EXERCISE DESCRIPTION. Exactly repeat the lines starting at the one that holds "die_body();" and ending at the one that holds "zip(*points))), Vector(map(max, zip(*points)))". Both end lines count; leave out everything else.

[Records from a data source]
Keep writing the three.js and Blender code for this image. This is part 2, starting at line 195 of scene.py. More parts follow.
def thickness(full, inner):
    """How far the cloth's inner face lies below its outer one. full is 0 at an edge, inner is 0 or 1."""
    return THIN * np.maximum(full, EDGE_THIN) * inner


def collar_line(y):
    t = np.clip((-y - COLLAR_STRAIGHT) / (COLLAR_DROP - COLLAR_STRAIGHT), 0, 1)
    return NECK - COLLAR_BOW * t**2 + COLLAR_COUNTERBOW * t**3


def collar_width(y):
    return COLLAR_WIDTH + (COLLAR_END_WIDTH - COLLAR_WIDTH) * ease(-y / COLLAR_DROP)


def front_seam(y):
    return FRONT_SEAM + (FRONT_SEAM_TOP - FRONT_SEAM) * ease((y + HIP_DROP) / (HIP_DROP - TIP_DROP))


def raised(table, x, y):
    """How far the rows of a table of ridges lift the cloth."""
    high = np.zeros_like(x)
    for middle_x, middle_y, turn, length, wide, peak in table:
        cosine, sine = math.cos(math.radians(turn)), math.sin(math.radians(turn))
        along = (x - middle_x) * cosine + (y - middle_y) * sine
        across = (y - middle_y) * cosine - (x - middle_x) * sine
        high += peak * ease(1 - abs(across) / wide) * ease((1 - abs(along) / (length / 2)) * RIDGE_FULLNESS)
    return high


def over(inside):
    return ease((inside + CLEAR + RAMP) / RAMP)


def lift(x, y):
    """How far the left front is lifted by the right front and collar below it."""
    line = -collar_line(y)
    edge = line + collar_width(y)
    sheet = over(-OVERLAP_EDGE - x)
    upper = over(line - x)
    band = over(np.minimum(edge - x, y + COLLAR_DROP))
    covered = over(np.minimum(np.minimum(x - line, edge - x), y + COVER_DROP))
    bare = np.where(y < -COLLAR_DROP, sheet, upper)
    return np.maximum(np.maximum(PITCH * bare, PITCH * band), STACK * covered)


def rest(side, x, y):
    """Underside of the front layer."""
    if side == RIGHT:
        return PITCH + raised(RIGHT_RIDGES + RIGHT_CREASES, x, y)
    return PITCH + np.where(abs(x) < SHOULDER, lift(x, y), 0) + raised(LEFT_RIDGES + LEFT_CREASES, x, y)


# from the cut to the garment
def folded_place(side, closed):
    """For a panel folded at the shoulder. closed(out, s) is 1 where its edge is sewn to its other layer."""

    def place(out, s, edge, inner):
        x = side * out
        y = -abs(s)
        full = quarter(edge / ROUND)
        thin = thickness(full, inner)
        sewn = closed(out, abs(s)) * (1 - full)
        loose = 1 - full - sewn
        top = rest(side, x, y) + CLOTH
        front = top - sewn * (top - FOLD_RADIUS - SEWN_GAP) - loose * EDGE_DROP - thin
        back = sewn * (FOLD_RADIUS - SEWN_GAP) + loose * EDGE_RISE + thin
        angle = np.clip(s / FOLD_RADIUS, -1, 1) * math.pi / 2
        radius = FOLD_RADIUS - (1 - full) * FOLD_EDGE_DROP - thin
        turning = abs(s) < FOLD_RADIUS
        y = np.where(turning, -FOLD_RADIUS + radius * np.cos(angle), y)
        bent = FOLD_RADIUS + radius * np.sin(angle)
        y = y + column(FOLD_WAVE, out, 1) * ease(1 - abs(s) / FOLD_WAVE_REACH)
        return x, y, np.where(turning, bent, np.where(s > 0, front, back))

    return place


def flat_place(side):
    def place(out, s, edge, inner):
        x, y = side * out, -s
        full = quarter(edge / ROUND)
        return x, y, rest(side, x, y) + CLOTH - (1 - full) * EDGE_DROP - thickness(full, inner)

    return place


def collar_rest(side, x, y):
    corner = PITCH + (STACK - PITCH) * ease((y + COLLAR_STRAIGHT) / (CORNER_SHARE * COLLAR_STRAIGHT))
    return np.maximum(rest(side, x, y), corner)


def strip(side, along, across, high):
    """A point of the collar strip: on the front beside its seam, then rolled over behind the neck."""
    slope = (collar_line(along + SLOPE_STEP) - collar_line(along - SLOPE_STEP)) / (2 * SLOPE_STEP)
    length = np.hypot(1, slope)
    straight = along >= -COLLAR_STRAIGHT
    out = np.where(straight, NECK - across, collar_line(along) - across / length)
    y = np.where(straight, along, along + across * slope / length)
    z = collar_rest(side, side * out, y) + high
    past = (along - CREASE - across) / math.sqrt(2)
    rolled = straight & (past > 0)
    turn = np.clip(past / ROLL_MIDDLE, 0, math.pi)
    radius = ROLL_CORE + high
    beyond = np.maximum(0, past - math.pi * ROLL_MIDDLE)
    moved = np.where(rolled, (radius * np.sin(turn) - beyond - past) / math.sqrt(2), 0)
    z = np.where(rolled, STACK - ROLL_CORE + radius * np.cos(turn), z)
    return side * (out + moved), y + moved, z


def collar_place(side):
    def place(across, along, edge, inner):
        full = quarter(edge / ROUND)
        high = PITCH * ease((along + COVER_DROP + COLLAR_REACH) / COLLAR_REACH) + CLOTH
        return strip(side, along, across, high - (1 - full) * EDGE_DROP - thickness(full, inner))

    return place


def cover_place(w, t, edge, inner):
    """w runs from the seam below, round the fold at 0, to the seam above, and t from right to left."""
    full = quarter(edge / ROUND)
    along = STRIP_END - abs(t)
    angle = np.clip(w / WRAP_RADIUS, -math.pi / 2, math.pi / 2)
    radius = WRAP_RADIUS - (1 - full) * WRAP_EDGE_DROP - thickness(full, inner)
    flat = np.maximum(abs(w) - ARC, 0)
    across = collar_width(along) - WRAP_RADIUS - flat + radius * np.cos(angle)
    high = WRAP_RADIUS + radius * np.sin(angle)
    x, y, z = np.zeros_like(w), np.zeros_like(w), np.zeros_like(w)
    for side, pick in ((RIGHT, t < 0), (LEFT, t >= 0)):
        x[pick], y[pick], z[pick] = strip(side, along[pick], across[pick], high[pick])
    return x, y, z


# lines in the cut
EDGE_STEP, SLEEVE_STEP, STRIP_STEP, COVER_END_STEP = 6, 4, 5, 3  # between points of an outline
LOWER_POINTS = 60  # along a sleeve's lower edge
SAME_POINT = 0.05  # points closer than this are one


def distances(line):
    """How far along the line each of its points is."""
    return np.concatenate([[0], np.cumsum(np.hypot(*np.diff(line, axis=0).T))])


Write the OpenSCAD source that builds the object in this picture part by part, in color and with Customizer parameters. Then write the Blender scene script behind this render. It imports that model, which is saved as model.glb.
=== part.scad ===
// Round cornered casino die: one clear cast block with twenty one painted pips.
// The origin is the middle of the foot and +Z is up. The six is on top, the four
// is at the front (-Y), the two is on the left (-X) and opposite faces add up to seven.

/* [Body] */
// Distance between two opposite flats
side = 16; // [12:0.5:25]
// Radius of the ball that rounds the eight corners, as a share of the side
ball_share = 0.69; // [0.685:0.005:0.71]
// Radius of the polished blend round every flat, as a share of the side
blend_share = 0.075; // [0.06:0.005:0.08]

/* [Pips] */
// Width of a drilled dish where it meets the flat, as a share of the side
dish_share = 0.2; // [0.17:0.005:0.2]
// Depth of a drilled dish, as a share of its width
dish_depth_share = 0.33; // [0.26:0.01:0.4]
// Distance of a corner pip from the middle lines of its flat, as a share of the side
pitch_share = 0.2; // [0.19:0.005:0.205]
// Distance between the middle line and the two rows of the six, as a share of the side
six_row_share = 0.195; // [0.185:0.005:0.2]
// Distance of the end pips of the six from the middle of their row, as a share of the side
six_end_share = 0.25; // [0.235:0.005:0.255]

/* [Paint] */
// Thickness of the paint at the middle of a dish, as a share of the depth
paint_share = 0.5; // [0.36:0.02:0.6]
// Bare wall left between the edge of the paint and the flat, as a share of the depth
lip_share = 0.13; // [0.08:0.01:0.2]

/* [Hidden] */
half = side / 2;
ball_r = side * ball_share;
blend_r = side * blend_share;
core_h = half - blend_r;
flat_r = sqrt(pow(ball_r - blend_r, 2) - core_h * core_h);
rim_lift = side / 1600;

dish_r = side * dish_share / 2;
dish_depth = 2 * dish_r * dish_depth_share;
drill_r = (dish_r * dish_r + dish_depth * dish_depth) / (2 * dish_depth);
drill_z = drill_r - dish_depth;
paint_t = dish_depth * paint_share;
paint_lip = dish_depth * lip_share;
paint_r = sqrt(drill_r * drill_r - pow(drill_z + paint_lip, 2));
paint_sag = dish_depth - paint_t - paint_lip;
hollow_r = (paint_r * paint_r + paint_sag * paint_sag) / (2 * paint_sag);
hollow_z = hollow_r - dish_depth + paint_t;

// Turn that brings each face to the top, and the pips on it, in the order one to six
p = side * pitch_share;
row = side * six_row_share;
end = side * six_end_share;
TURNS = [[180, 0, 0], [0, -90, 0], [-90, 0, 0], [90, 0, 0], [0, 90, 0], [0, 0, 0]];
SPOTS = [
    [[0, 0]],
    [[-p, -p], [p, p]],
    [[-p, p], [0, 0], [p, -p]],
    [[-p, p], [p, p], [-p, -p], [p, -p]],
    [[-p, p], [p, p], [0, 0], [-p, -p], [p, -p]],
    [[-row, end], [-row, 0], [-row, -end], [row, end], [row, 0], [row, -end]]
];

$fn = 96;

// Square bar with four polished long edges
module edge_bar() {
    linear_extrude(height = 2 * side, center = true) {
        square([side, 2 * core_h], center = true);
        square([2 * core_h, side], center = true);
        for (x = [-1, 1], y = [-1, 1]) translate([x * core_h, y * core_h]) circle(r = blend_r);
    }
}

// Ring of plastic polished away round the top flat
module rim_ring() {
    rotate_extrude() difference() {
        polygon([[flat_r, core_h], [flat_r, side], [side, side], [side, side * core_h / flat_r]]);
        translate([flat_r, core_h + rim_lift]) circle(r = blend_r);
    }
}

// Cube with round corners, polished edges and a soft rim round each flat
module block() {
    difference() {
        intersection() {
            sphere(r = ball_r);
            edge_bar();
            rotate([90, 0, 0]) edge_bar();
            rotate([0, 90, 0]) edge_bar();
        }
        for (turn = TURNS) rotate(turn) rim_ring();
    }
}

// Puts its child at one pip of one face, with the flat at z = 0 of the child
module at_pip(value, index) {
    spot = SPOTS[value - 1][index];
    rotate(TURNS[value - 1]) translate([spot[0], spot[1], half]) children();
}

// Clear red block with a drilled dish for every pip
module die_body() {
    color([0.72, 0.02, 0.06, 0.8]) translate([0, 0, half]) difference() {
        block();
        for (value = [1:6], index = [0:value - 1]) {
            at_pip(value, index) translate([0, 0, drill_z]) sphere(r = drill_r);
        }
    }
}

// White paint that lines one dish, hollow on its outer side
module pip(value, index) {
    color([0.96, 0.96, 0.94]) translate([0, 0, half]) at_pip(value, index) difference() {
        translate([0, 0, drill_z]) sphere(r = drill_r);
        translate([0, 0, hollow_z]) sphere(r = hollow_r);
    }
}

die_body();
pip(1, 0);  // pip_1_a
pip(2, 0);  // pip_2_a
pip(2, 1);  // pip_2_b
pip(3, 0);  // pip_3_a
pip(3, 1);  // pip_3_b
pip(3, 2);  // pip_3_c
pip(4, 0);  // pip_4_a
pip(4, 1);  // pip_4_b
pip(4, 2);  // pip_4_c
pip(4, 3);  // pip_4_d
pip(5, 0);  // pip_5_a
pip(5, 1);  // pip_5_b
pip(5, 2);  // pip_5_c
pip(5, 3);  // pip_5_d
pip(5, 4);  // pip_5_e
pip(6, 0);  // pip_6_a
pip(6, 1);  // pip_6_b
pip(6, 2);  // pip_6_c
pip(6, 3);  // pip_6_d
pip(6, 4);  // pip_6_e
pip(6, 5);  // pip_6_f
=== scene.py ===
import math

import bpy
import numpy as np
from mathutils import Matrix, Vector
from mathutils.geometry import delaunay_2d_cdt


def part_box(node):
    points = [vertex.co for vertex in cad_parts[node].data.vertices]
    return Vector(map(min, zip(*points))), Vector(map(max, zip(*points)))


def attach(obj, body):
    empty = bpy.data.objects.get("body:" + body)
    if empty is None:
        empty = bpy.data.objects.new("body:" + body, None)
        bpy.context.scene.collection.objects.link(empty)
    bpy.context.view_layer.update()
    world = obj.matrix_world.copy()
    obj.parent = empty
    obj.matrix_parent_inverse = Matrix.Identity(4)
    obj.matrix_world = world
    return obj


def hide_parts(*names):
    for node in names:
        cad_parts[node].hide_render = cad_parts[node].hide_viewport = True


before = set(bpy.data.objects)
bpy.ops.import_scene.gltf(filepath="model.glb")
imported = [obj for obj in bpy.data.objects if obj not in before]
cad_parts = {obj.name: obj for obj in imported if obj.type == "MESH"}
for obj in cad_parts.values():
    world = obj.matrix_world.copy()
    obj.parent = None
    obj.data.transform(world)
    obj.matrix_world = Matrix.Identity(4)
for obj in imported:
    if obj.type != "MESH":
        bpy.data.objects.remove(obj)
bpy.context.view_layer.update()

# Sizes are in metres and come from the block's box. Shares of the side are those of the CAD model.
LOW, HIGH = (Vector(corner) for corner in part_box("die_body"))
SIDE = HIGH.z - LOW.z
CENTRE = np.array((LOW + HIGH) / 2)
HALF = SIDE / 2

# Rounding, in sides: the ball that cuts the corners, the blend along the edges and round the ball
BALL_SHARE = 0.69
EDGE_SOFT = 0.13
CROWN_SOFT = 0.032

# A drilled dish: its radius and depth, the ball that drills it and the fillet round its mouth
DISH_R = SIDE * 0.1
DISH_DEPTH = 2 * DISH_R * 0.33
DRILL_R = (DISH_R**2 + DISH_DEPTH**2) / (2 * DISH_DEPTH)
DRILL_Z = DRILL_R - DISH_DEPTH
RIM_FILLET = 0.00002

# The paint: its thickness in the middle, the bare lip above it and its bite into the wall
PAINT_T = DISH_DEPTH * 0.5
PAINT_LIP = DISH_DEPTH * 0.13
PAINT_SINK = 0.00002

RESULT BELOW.
die_body();
pip(1, 0);  // pip_1_a
pip(2, 0);  // pip_2_a
pip(2, 1);  // pip_2_b
pip(3, 0);  // pip_3_a
pip(3, 1);  // pip_3_b
pip(3, 2);  // pip_3_c
pip(4, 0);  // pip_4_a
pip(4, 1);  // pip_4_b
pip(4, 2);  // pip_4_c
pip(4, 3);  // pip_4_d
pip(5, 0);  // pip_5_a
pip(5, 1);  // pip_5_b
pip(5, 2);  // pip_5_c
pip(5, 3);  // pip_5_d
pip(5, 4);  // pip_5_e
pip(6, 0);  // pip_6_a
pip(6, 1);  // pip_6_b
pip(6, 2);  // pip_6_c
pip(6, 3);  // pip_6_d
pip(6, 4);  // pip_6_e
pip(6, 5);  // pip_6_f
=== scene.py ===
import math

import bpy
import numpy as np
from mathutils import Matrix, Vector
from mathutils.geometry import delaunay_2d_cdt


def part_box(node):
    points = [vertex.co for vertex in cad_parts[node].data.vertices]
    return Vector(map(min, zip(*points))), Vector(map(max, zip(*points)))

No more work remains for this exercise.